Individuals who may benefit most from managed 401(k) accounts often lack the time or expertise to handle complex investment decisions. Employees who prefer expert oversight to ensure optimal asset allocation fall into this category. Many plan sponsors recognize this need, as discussed in Morgan Stanley's insights on 401(k) managed accounts.

These investors might include those new to investing or those who want professionals to manage their accounts to avoid potential pitfalls. Access to professional advice helps these investors achieve a well-balanced portfolio tailored to their financial circumstances.

Time Horizons

The length of time until retirement significantly impacts the suitability of a managed 401(k) account. Younger participants with longer time horizons may require more aggressive growth strategies, while those nearing retirement can benefit from a more conservative approach.
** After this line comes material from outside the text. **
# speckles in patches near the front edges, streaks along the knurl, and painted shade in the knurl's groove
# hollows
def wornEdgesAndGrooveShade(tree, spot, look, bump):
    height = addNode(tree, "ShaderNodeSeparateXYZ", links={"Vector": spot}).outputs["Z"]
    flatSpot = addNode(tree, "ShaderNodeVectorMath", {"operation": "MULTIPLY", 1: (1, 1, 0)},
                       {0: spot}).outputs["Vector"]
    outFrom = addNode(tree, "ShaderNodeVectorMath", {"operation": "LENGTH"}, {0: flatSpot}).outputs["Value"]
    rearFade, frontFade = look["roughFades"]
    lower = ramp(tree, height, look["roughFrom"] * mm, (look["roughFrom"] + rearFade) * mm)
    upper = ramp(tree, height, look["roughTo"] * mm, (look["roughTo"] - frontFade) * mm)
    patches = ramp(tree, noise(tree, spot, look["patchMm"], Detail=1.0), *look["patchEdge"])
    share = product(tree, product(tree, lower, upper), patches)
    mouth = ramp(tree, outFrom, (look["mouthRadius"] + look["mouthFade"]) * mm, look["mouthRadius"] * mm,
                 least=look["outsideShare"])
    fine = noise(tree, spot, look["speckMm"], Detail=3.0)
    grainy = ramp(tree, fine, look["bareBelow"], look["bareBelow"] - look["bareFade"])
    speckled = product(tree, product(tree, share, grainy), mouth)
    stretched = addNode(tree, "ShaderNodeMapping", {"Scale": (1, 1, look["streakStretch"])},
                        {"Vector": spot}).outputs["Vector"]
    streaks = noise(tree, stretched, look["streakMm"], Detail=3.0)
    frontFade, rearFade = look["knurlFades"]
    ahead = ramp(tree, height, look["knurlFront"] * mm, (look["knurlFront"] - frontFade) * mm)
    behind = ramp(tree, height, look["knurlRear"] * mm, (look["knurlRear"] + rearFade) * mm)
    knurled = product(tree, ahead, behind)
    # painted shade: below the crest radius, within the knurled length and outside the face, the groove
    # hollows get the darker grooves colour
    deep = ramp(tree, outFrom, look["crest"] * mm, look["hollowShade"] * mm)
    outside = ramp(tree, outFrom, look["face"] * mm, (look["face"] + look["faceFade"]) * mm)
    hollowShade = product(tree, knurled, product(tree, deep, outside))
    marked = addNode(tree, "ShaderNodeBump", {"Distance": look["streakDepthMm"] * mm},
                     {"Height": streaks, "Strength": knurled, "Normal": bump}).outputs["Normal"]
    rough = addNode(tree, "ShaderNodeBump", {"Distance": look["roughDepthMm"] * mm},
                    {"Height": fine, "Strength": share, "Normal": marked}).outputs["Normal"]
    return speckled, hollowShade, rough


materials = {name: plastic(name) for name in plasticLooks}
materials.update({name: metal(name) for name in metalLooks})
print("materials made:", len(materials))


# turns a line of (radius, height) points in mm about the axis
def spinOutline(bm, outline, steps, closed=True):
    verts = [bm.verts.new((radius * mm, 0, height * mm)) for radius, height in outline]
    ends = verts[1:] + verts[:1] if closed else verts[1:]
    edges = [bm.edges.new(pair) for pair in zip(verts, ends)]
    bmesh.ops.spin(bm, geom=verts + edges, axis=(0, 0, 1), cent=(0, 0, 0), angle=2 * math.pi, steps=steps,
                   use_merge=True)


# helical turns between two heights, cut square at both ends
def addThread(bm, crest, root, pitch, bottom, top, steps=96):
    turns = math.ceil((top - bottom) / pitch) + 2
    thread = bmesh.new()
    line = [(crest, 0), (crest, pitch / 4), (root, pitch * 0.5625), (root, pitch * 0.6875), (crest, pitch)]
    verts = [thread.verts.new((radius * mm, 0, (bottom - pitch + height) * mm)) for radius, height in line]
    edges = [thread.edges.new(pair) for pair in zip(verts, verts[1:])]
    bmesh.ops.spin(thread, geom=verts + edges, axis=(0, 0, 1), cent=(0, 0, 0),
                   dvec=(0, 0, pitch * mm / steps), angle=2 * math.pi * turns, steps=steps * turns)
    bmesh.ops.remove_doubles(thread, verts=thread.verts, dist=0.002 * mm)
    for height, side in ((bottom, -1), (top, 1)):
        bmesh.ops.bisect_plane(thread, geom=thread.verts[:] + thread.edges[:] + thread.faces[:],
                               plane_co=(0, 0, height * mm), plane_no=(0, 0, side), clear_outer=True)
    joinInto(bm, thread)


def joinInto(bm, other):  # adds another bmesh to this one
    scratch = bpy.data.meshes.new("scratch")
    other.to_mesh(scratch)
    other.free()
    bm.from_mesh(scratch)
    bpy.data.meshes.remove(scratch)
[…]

Managed accounts can adjust the asset allocation as the investor ages, offering peace of mind. For instance, Cerulli reports that dynamic reallocation strategies are a hallmark of such managed solutions, aligning with investors' evolving needs over time.

Risk Tolerance

Understanding an individual's risk tolerance is essential in shaping their investment strategy. Managed accounts can cater to varying degrees of risk, adjusting the portfolio's risk profile based on personal preferences and financial goals.

Investors with a low tolerance for market volatility might prefer a more stable investment strategy, while those with a higher risk appetite can aim for potentially higher returns. According to the Wall Street Journal, managed accounts offer the flexibility to accommodate these diverse risk profiles, ensuring alignment with the individual's comfort level and financial objectives.